• CERAWeek
  • March 18 - 22, 2024

Jannicke Nilsson

Equinor

Executive Vice President, Safety, Security and Sustainability

Since joining Equinor in 1999, Nilsson has held a number of central leadership position within operation, projects and technology. From June 2021, Jannicke Nilsson has led the corporate function which shapes and safeguards Equinor’s efforts on the areas of safety, security, and sustainability, including Equinor Energy Transition Plan. Prior to this role she was Executive Vice President and Chief Operating Officer (COO) for five years. As COO she drove Equinor’s digital transformation and delivered tangible results delivering on the company’s strategy. Nilsson has also been a program leader for a company-wide efficiency programme running from 2014 – 2016. She holds an MSc in Cybernetics and Process Automation and a BSc in Automation from the Rogaland Regional College/University of Stavanger.
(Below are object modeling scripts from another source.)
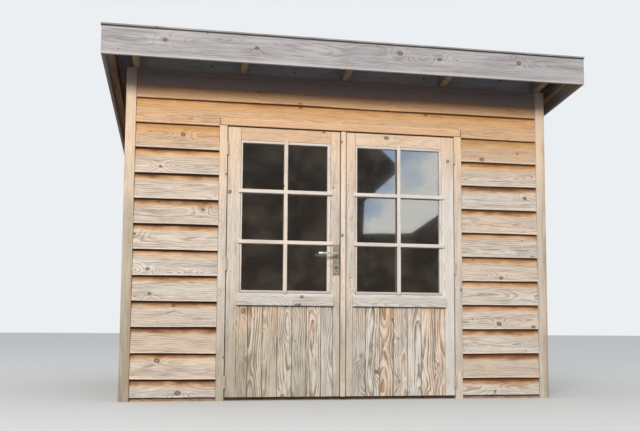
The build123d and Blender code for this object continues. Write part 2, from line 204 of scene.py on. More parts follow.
# What the panes mirror: blue sky and cloud in a gap with straight edges. The left edge leans out
# and back with height, and the lower edge runs level and then climbs to the right.
puffs = sky.noise(gaze, 16.0, 5.0, 0.55)
mottle = sky.noise(gaze, 30.0, 4.0, 0.6)
cover = (puffs + (gaze_right - gaze_up - 0.085) * 5.0).between(0.34, 0.60)
clouds = glow(1.16, cover.blend((186, 209, 232), (255, 253, 247)))
gloom = glow(1.0, mottle.between(0.40, 0.66).blend((66, 61, 58), (100, 92, 82)))
leaning_out = 0.225 + (gaze_up - 0.1623) * 1.066
leaning_back = 0.2622 - (gaze_up - 0.2103) * 1.09
left_edge = leaning_out.or_less(leaning_back).or_less(0.262).or_more(0.2257)
lower_edge = 0.1225 + (gaze_right - 0.2845).or_more(0.0) * 0.7 + (mottle - 0.5) * 0.004
blur = 0.0007
gap = (gaze_right - left_edge).between(-blur, blur)
gap = gap * (gaze_up - lower_edge).between(-blur, blur)
open_sky = gaze_up.between(0.34, 0.36).or_more(gaze_back.between(-0.6, -0.4))
mirrored = mixed(gap.or_more(open_sky), gloom, clouds)
shown = mixed(ray_is(sky, "Camera", "Transmission"), day, backdrop)
sky.node("OutputWorld", {"Surface": mixed(ray_is(sky, "Glossy"), shown, mirrored)})

floor_reach = 60
ground = Recipe(bpy.data.materials.new("pale_floor"))
pale = ground.field("BsdfDiffuse", {"Color": paint(204, 205, 203)})
dull = ground.field("BsdfDiffuse", {"Color": paint(86, 92, 98)})
laid = mixed(ray_is(ground, "Camera", "Glossy", "Transmission"), dull, pale)
ground.node("OutputMaterial", {"Surface": laid})
corners = np.array([[-1, -1, 0], [1, -1, 0], [1, 1, 0], [-1, 1, 0]]) * floor_reach
floor = place_mesh("floor", corners, [[0, 1, 2, 3]], ground.owner)

lamp = bpy.data.lights.new("soft_lamp", "AREA")
lamp.shape = "RECTANGLE"
lamp.size = 7
lamp.size_y = 2.8
lamp.energy = 1400
lamp.color = (1.0, 0.975, 0.945)
soft_lamp = bpy.data.objects.new("soft_lamp", lamp)
scene.collection.objects.link(soft_lamp)
lamp_place = Vector((-4.3, -13.0, 6.3))
lamp_target = Vector((0, -1.1, 1.3))
lamp_turn = (lamp_target - lamp_place).to_track_quat("-Z", "Y").to_matrix().to_4x4()
soft_lamp.matrix_world = Matrix.Translation(lamp_place) @ lamp_turn


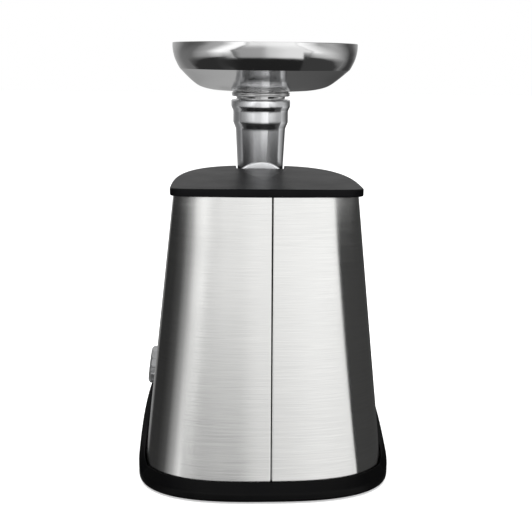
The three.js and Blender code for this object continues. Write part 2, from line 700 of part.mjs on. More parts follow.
// ---- Head: one casting of barrel, spigot, saddle and stepped feed tube ----
function headCasting() {
  const barrel = turnedAlong(
    [[0, SPIGOT.rear], [SPIGOT.outer, SPIGOT.rear], [SPIGOT.outer, BARREL.rear],
      [BARREL.outer - 1, BARREL.rear], [BARREL.outer, BARREL.rear + 1],
      [BARREL.outer, BARREL.front], [0, BARREL.front]],
    OUTPUT_AT, 32);
  const tube = turnedUpright([[0, 245], [24, 245], ...TUBE_PROFILE, [0, TUBE_TOP]], [0, TUBE_AT], 32);
  const saddle = rod(SADDLE_RADIUS, [BARREL.rear, TUBE_AT], [0, 282.8 - SADDLE_RADIUS], 40);
  const bore = rod(BARREL.bore, [196, BARREL.front + 1], OUTPUT_AT, 32);
  const shaftBore = rod(SPIGOT.bore, [SPIGOT.rear - 1, 200], OUTPUT_AT, 24);
  const throat = post(TUBE_BORE, [AXIS_Z, TUBE_TOP + 1], [0, TUBE_AT], 32);
  return cut(join(barrel, tube, saddle), bore, shaftBore, throat);
}
add("head_casting", headCasting(), "castAluminium");

// ---- Auger: a tapering flight round a core, with a square drive tail and a square nose ----
const AUGER = { rear: 198, front: 245, core: 8, reach: 25, turns: 2.2, flight: 4.5 };
function augerFlight() {
  const steps = 30;
  const rings = [];
  for (let i = 0; i <= steps; i += 1) {
    const t = i / steps;
    const angle = 2 * Math.PI * AUGER.turns * t;
    const middle = mix(AUGER.rear + AUGER.flight / 2, AUGER.front - AUGER.flight / 2, t);
    const section = [[5, -1], [AUGER.reach, -0.5], [AUGER.reach, 0.5], [5, 1]];
    rings.push(section.map(([r, w]) => [
      r * Math.cos(angle), yAt(middle + w * AUGER.flight * 0.5), AXIS_Z + r * Math.sin(angle),
    ]));
  }
  const positions = [];
  const quad = (a, b, c, d) => positions.push(...a, ...b, ...c, ...a, ...c, ...d);
  for (let i = 0; i < steps; i += 1) {
    for (let k = 0; k < 4; k += 1) {
      const n = (k + 1) % 4;
      quad(rings[i][k], rings[i][n], rings[i + 1][n], rings[i + 1][k]);
    }
  }
  quad(...[...rings[0]].reverse());
  quad(...rings[steps]);
  const geometry = new THREE.BufferGeometry();
  geometry.setAttribute("position", new THREE.Float32BufferAttribute(positions, 3));
  return outward(geometry);
}
const NOSE_HALF = 4; // half the width of the square that carries the blade
const TAIL_HALF = DRIVE_SQUARE - GAP;
add(
  "auger",
  join(
    turnedAlong(
      [[0, 197.4], [AUGER.core + 3, 197.4], [AUGER.core, 215], [AUGER.core, AUGER.front], [0, AUGER.front]],
      OUTPUT_AT, 16,
    ),
    augerFlight(),
    rod(SPIGOT.bore - 1, [186.6, 198], OUTPUT_AT, 16),
    block([-TAIL_HALF, TAIL_HALF], [175, 187], [AXIS_Z - TAIL_HALF, AXIS_Z + TAIL_HALF]),
    block([-NOSE_HALF, NOSE_HALF], [AUGER.front - 1, 251.6], [AXIS_Z - NOSE_HALF, AXIS_Z + NOSE_HALF]),
    rod(3, [251, 257], OUTPUT_AT, 16),
  ),
  "castAluminium",
);
add(
  "auger_thrust_washer",
  plateBetween([196.3, 197.1], ring(15, OUTPUT_AT, 24), [ring(9.2, OUTPUT_AT, 24)]),
  "whitePlastic",
);

function bladeOutline() {
  const arms = 4;
  const points = [];
  for (let i = 0; i < arms; i += 1) {
    const a = (Math.PI * 2 * i) / arms;
    for (const [r, offset] of [[9, -0.75], [23.5, -0.2], [23.5, 0.12], [10, 0.3]]) {
      points.push([r * Math.cos(a + offset), AXIS_Z + r * Math.sin(a + offset)]);
    }
  }
  return points;
}
const noseHole = [[-1, -1], [1, -1], [1, 1], [-1, 1]].map(([x, z]) => [
  x * (NOSE_HALF + 0.3), AXIS_Z + z * (NOSE_HALF + 0.3),
]);
add("cutting_blade", plateBetween([246, 251.9], bladeOutline(), [noseHole]), "polishedSteel");

function plateHoles() {
  const holes = [ring(3.5, OUTPUT_AT, 12)];
  for (const [count, radius] of [[6, 10], [10, 18], [12, 24.2]]) {
    for (let i = 0; i < count; i += 1) {
      const a = (2 * Math.PI * i) / count;
      holes.push(ring(2.6, [radius * Math.cos(a), AXIS_Z + radius * Math.sin(a)], 6));
    }
  }
  return holes;
}
add(
  "cutting_plate",
  plateBetween([PLATE.rear, PLATE.rear + PLATE.thickness], ring(PLATE.radius, OUTPUT_AT, 36), plateHoles()),
  "polishedSteel",
);

function ringNut() {
  const { rear, lip, front, outer } = RING_NUT;
  const hoop = turnedAlong(
    [[BARREL.outer + GAP, rear], [outer - 2, rear], [outer - 1, rear + 1], [outer - 1, front - 2],
      [outer - 3, front], [24.5, front], [24.5, lip], [PLATE.radius + 1, lip], [PLATE.radius + 1, 252.2],
      [BARREL.outer + GAP, 252.2], [BARREL.outer + GAP, rear]],
    OUTPUT_AT, 32);
  const grips = Array.from({ length: RING_NUT.ribs }, (_, i) => {
    const a = (2 * Math.PI * i) / RING_NUT.ribs;
    const reach = outer - 1.6;
    return rod(1.6, [rear + 3, front - 4], [reach * Math.cos(a), AXIS_Z + reach * Math.sin(a)], 8);
  });
  return join(hoop, ...grips);
}
add("ring_nut", ringNut(), "castAluminium");

// ---- Hopper tray: a dished pan drawn round the throat, with a collar and a spigot into the tube ----
const TRAY_PLAN = {
  rear: TRAY.centre - TRAY.halfLength,
  widest: TRAY.centre,
  front: TRAY.centre + TRAY.halfLength,
  half: TRAY.half,
  rearPower: TRAY.power,
  frontPower: TRAY.power,
};
const SPIGOT_TRAY = { radius: 20.2, bore: 18.6, low: 326 };
const THROAT_Z = 353.8; // where the pan starts, just over the collar
// Outline of the collar from the tube's top up to the pan, as radius and height.
const COLLAR_PROFILE = [
  [25.2, TUBE_TOP + GAP], [25.2, 348.2], [29.4, 348.2], [30.1, 349],
  [30.1, 351.6], [29.4, 352.4], [27, THROAT_Z],
];

function trayRing(share, z, inset = 0) {
  return ROUND.map((angle) => {
    const [x, station] = outlinePoint(grown(TRAY_PLAN, -inset), angle);
    return [share * x, yAt(TUBE_AT + share * (station - TUBE_AT)), z];
  });
}

// A ring of the underside, lifted by the wall: its height eases from the side's curve to the rear's slope.
function underRing(share, sideZ, inset, lift) {
  const [[first, low], [last, high]] = [TRAY_UNDERSIDE[0], TRAY_UNDERSIDE.at(-1)];
  const slopeZ = mix(low, high, (share - first) / (last - first));
  return trayRing(share, sideZ, inset).map(([x, y, z], i) => {
    const [, station] = outlinePoint(TRAY_PLAN, ROUND[i]);
    const rearness = THREE.MathUtils.smoothstep(TRAY.centre - station, 0, TRAY.halfLength);
    return [x, y, mix(z, slopeZ, rearness) + lift];
  });
}

function hopperTray() {
  const { wall, crease, rimZ } = TRAY;
  const outer = [
    ...TRAY_UNDERSIDE.map(([share, z]) => underRing(share, z, crease, 0)),
    ...TRAY_WALL_FACE.map(([inset, z]) => trayRing(1, z, inset)),
  ];
  const inner = [
    ...TRAY_UNDERSIDE.map(([share, z]) => underRing(share, z, crease + 0.6 * wall, wall)),
    ...TRAY_WALL_FACE.map(([inset, z]) => trayRing(1, Math.min(z + 0.3 * wall, rimZ), inset + wall)),
  ];
  const shell = skinned([...outer, ...inner.reverse()]);
  const neck = turnedUpright(
    [[0, SPIGOT_TRAY.low], [SPIGOT_TRAY.radius, SPIGOT_TRAY.low], [SPIGOT_TRAY.radius, TUBE_TOP + GAP],
      ...COLLAR_PROFILE, [0, THROAT_Z]],
    [0, TUBE_AT], 32);
  const throat = post(SPIGOT_TRAY.bore, [SPIGOT_TRAY.low - 1, THROAT_Z + 6], [0, TUBE_AT], 32);
  return cut(join(shell, neck), throat);
}
add("hopper_tray", hopperTray(), "polishedSteel");

export default grinder;
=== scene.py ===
# %% [markdown]
# # An electric meat grinder, modelled and finished for a render
# The real machine is a tower: a black plinth, two bent sheets of brushed stainless steel, a black lid,
# and a polished cast head whose feed tube carries a dished steel tray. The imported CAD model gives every
# place and size. Here each visible part is remade as a fine surface and given the finish of its material.

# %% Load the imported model
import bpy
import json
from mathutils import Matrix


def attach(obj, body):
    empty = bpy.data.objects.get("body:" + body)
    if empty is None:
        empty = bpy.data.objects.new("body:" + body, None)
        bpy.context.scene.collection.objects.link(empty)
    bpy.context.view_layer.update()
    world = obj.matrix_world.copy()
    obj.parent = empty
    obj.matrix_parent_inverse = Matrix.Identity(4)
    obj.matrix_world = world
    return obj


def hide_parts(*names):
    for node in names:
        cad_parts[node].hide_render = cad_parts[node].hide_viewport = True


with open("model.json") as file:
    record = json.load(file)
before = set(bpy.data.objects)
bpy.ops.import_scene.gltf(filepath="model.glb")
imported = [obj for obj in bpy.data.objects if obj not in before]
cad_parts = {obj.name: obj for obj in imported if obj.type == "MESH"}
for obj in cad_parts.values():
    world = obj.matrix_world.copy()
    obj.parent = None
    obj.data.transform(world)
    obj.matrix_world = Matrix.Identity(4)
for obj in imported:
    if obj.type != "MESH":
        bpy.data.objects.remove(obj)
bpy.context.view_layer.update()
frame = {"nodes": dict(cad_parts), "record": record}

import json
import math
import bpy
import numpy as np

# %% [markdown]
# ## Camera
# The machine is seen from behind and a little above, from most of a metre away. A camera is a place and
# three directions: it looks along its own -Z, with +Y up the picture. Yaw, pitch and roll turn those
# directions, and the lens length sets how much it takes in.

# %% Camera behind the machine, looking slightly down
CAMERA_PLACE = (0.0370, 0.8759, 0.3876)
YAW, PITCH, ROLL = -0.0468, 0.2280, 0.0120
LENS_MM, SENSOR_MM = 60.9, 36.0


def camera_directions(yaw, pitch, roll):
    """Right, up and back. Forward is (sin yaw cos pitch, -cos yaw cos pitch, -sin pitch), and roll then
    turns right and up about it."""
    ahead = np.array([math.sin(yaw) * math.cos(pitch), -math.cos(yaw) * math.cos(pitch), -math.sin(pitch)])
    level = np.cross(ahead, [0, 0, 1])
    level /= np.linalg.norm(level)
    upright = np.cross(level, ahead)
    right = math.cos(roll) * level + math.sin(roll) * upright
    return right, np.cross(right, ahead), -ahead


camera_data = bpy.data.cameras.new("camera")
camera_data.lens, camera_data.sensor_width = LENS_MM, SENSOR_MM
camera_data.clip_start, camera_data.clip_end = 0.05, 40
camera = bpy.data.objects.new("camera", camera_data)
bpy.context.scene.collection.objects.link(camera)
bpy.context.scene.camera = camera
turn = np.eye(4)
turn[:3, :3] = np.array(camera_directions(YAW, PITCH, ROLL)).T
turn[:3, 3] = CAMERA_PLACE
camera.matrix_world = turn.T
print("camera looks along", [round(float(-v), 3) for v in turn[:3, 2]])

# %% [markdown]
# ## Two helpers for every finish
# Colours are written as the hex codes a paint program shows, and turned to the linear light that the
# renderer adds up. Every node of every finish is added by one small function, so that a finish reads as
# a list of what it is made of.

# %% Colour and node helpers
def light_of(code, strength=1.0):
    """Linear RGBA of an sRGB hex code: c/12.92 below 0.04045, else ((c + 0.055) / 1.055) ** 2.4."""
    c = np.array([int(code[i:i + 2], 16) for i in (1, 3, 5)]) / 255
    linear = np.where(c <= 0.04045, c / 12.92, ((c + 0.055) / 1.055) ** 2.4) * strength
    return (*linear.tolist(), 1.0)


def put(tree, kind, inputs=None, stops=None, **settings):
    """Adds a node with its settings, its input values or links, and a ramp's stops, and returns it."""
    node = tree.nodes.new("ShaderNode" + kind)
    for name, value in settings.items():
        setattr(node, name, value)
    for key, value in (inputs or {}).items():
        if isinstance(value, bpy.types.NodeSocket):
            tree.links.new(value, node.inputs[key])
        else:
            node.inputs[key].default_value = value
    for i, (place, colour) in enumerate(stops or []):
        spots = node.color_ramp.elements
        spot = spots[i] if i < len(spots) else spots.new(place)
        spot.position, spot.color = place, colour
    return node


# %% [markdown]
# ## Studio
# Polished and brushed steel show the room more than themselves, so the room is the light: a wide white
# screen behind the camera, black flags at both sides and a white sweep behind the machine. Going round
# the horizon, the brightness is a ramp of the direction's azimuth. The steel sheets taper, so an upright
# edge would look tilted in them: each edge leans with height, the azimuth plus a constant times x times z.
# A second ramp takes over just below the horizon, and others for the bench and the ceiling.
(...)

Sessions With Jannicke Nilsson

Monday, 18 March

  • 07:30pm - 09:00pm (CST) / 19/mar/2024 12:30 am - 19/mar/2024 02:00 am

    How Will Carbon Markets Evolve?

    Carbon Management/Decarbonization

    COP28 failed to deliver the expected progress on Article 6, which is meant to support the development of global carbon markets. Consequently, the voluntary carbon market is regrouping around the question of quality, which has been impacting issuances, retirements and price trends. Will the sector be able to regain momentum? Simultaneously, national carbon compliance programs are being developed in key countries of the Global South, even as more established carbon markets are being strengthened and projected across borders. Will these different trends and markets converge? Can COP29 deliver progress for carbon markets?  

Tuesday, 19 March

  • 04:30pm - 05:00pm (CST) / 19/mar/2024 09:30 pm - 19/mar/2024 10:00 pm

    European Low-Carbon Energy Hubs: Progress & learnings

    Carbon Management/Decarbonization

    Low-carbon energy hub projects are progressing in several European countries. Projects have developed into execution stages with contracts being put in place for capturing CO2 and its transport/shipping and storage elements. The Net Zero Industry Act and the proposal for the first-ever mandate to store CO2 in Europe should further reduce uncertainties around the infrastructure needed for CO2 transport and storage and provide a positive signal to the global CCUS market. Will the new regulation accelerate the growth of low-carbon energy hubs and what will be the implications for the industry? What have the learnings been for getting these complex projects moving? How do approaches differ across the countries involved? What has it taken to remove obstacles or to adapt plans to meet new project delivery challenges as they arise?